Les entreprises doivent apprendre à mieux protéger leurs données et à mieux se préparer lorsqu’une cyberattaque survient. Sur notre photo, le Forum international de la cybersécurité en janvier dernier à Lille, en France. [Photo: Getty Images]

DOSSIER TRANSFORMATION NUMÉRIQUE — Qui dit données informatiques dit faille de sécurité potentielle. Les entreprises doivent apprendre à la fois à mieux protéger leurs données et à mieux se préparer lorsqu'une cyberattaque survient.

Jean-Philippe Décarie-Mathieu, directeur général de Crypto.Québec et coordonnateur au centre opérationnel de sécurité du Corps des commissionnaires du Québec, juge que les entreprises, ici comme ailleurs, tardent à prendre au sérieux les menaces informatiques. « Règle générale, c'est souvent vu comme une dépense et non comme un investissement. » Il croit que c'est encore la mentalité d'une vieille garde qui prévaut et souhaite qu'un changement de mentalité ait lieu. « On préfère encore payer les coûts d'une brèche informatique plutôt que d'investir en sécurité. »

Même son de cloche pour le chargé de cours en cybersécurité à Polytechnique et responsable de la gestion de la sécurité à Sitaonair, Cyrille Aubergier. « Il faudrait un investissement plus fort des entreprises en matière d'expertise et d'outils. Dans énormément de cas [de bris de sécurité], une solution connue existait déjà depuis quelque temps. » Il évoque la faille survenue chez Équifax et qui a exposé les informations personnelles de nombreux Américains. « Ils ont échoué dans leur gestion de la sécurité et dans leur analyse de risque. Ce qui est choquant, c'est qu'ils auraient pu apporter des correctifs depuis des mois. Finalement, ils ont investi davantage pour gérer la crise que pour la prévenir. »

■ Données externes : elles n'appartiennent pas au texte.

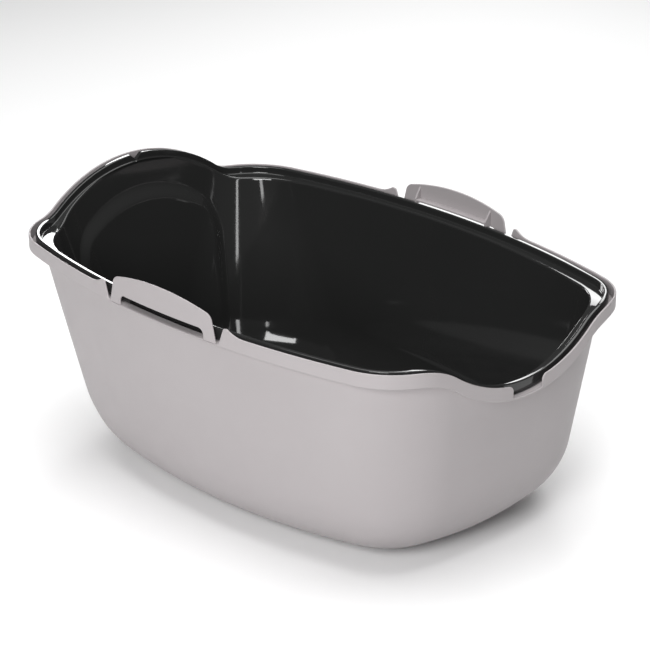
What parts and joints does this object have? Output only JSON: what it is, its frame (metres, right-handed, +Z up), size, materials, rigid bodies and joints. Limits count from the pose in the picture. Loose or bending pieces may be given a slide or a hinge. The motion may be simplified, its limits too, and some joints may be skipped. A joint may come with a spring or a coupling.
{
  "type": "pet bathtub with lift-out liner pan",
  "caption": "Oval pet tub: light outer shell with an arched high end and dipped low end, dark lift-out liner pan, and a spring latch on each long side.",
  "frame": {"origin": "on the floor, on the centre line, midway between the legs of the latches; 2 mm from the middle of the length", "axes": "+Z up, +X towards the low dipped end, -X towards the high arched end, the near long side is -Y"},
  "size_m": [0.576, 0.402, 0.2707],
  "materials": {
    "shell_plastic": "fine matte moulded polypropylene, light warm grey",
    "pan_plastic": "polished moulded polypropylene, charcoal"
  },
  "bodies": {
    "shell": {"outer_shell": "shell_plastic"},
    "pan": {"inner_pan": "pan_plastic"},
    "near_latch": {"latch_near": "shell_plastic"},
    "far_latch": {"latch_far": "shell_plastic"}
  },
  "joints": [
    {"name": "pan_lift", "type": "slide", "parent": "shell", "child": "pan", "axis": [0, 0, 1], "range_m": [0, 0.3]},
    {"name": "near_latch_flex", "type": "hinge", "parent": "shell", "child": "near_latch", "pos_m": [0, -0.19745, 0.2171], "axis": [0.9999, 0.0112, 0], "range_deg": [0, 12], "stiffness_Nm_per_rad": 0.6},
    {"name": "far_latch_flex", "type": "hinge", "parent": "shell", "child": "far_latch", "pos_m": [0, 0.19745, 0.2171], "axis": [-0.9999, 0.0112, 0], "range_deg": [0, 12], "stiffness_Nm_per_rad": 0.6}
  ]
}
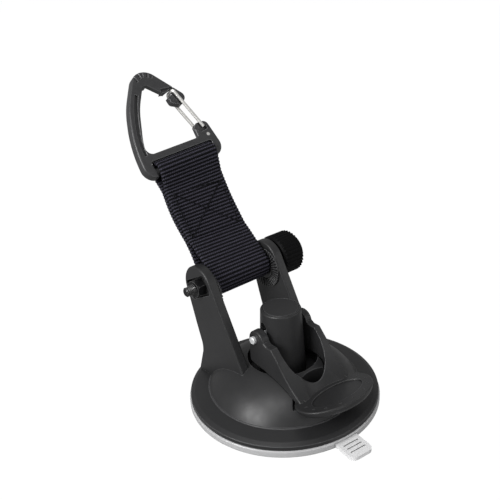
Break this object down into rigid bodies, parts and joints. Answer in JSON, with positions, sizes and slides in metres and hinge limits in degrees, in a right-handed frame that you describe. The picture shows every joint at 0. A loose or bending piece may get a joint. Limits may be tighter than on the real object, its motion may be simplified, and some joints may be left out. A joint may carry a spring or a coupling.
{
  "type": "suction cup tie-down anchor",
  "caption": "Lever-lock suction cup on a clear pad, with a clamped webbing loop that ends in a triangular wire-gate carabiner, for tying light loads to smooth surfaces.",
  "frame": {"origin": "centre of the suction pad's underside, on the surface it holds to", "axes": "+Z away from the surface, X along the clamp bolt with the knob at +X, the cam lever points to -Y"},
  "size_m": [0.08, 0.1347, 0.1268],
  "materials": {
    "black_plastic": "fine spark-eroded texture, satin",
    "inner_plastic": "smooth moulded",
    "clear_pad": "clear soft vinyl, glossy",
    "webbing": "ribbed polyester webbing",
    "thread": "bonded sewing thread",
    "grey_anodised": "dark grey anodised, satin",
    "bright_steel": "polished stainless wire and pin",
    "black_steel": "black oxide, slightly oily",
    "screw_steel": "zinc plated",
    "spring_steel": "drawn wire"
  },
  "bodies": {
    "base": {"base_housing": "black_plastic", "guide_post": "black_plastic", "post_cap": "black_plastic", "post_screws": "screw_steel", "suction_pad": "clear_pad", "return_spring": "spring_steel", "rosette_left": "black_plastic", "rosette_right": "black_plastic", "strap_bushing": "inner_plastic", "hex_nut": "black_steel"},
    "plunger_unit": {"plunger": "inner_plastic", "lever_pin": "bright_steel"},
    "lever": {"lever": "black_plastic"},
    "knob_unit": {"clamp_bolt": "black_steel", "knob": "black_plastic", "knob_washer": "black_steel"},
    "strap": {"webbing_strap": "webbing", "strap_stitching": "thread"},
    "carabiner": {"carabiner_body": "grey_anodised"},
    "gate": {"wire_gate": "bright_steel"}
  },
  "joints": [
    {"name": "lever_hinge", "type": "hinge", "parent": "plunger_unit", "child": "lever", "pos_m": [0, 0.0015, 0.0315], "axis": [-1, 0, 0], "range_deg": [0, 95]},
    {"name": "plunger_slide", "type": "slide", "parent": "base", "child": "plunger_unit", "axis": [0, 0, 1], "range_m": [-0.0031, 0], "deforming": ["suction_pad", "return_spring"]},
    {"name": "knob_turn", "type": "hinge", "parent": "base", "child": "knob_unit", "pos_m": [0, 0.02846, 0.04738], "axis": [1, 0, 0], "continuous": true},
    {"name": "strap_swing", "type": "hinge", "parent": "base", "child": "strap", "pos_m": [0, 0.02846, 0.04738], "axis": [-1, 0, 0], "range_deg": [-125, 80]},
    {"name": "carabiner_pivot", "type": "hinge", "parent": "strap", "child": "carabiner", "pos_m": [-0.00011, 0.05867, 0.09052], "axis": [0.9956, 0.054, 0.0771], "range_deg": [-100, 100]},
    {"name": "gate_hinge", "type": "hinge", "parent": "carabiner", "child": "gate", "pos_m": [0.01542, 0.06378, 0.09782], "axis": [0, -0.8192, 0.5736], "range_deg": [0, 25], "stiffness_Nm_per_rad": 0.03, "springref_deg": -28.65}
  ],
  "couplings": [
    {"joint": "plunger_slide", "follows": "lever_hinge", "m_per_rad": -0.0018093}
  ]
}
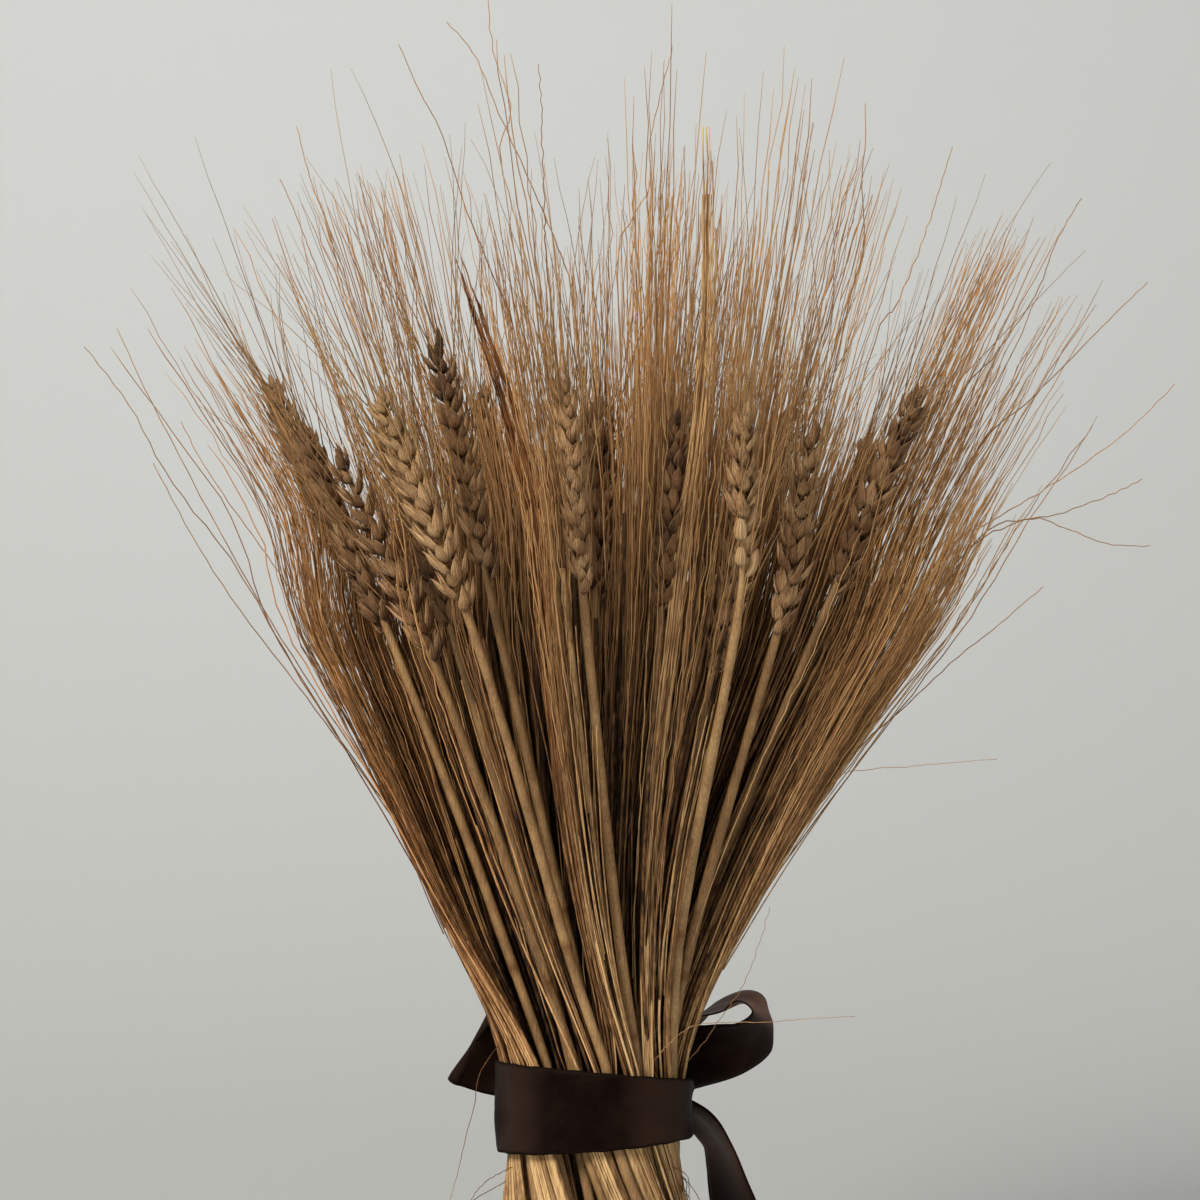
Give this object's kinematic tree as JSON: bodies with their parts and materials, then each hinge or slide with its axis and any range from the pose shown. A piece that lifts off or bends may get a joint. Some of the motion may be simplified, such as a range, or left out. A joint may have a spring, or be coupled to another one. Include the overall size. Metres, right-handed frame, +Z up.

Selon les plus récentes données du Centre antifraude du Canada (CAFC), qui collige ce type de renseignements, les pertes financières totales signalées par les Canadiens étaient de l'ordre de 74 millions de dollars en 2014. Au cours de cette même année, 42 200 plaintes ont été formulées pour des fraudes de marketing de masse et de vols d'identité. Ce ne sont là que les fraudes financières déclarées, précise M. Aubergier. « C'est évident que tous n'ont pas déclaré leurs incidents. Il y a une certaine honte à se faire pirater. » Il juge difficile d'évaluer le nombre réel de fraudes, mais estime qu'elles pourraient représenter le double des données avancées par le CAFC.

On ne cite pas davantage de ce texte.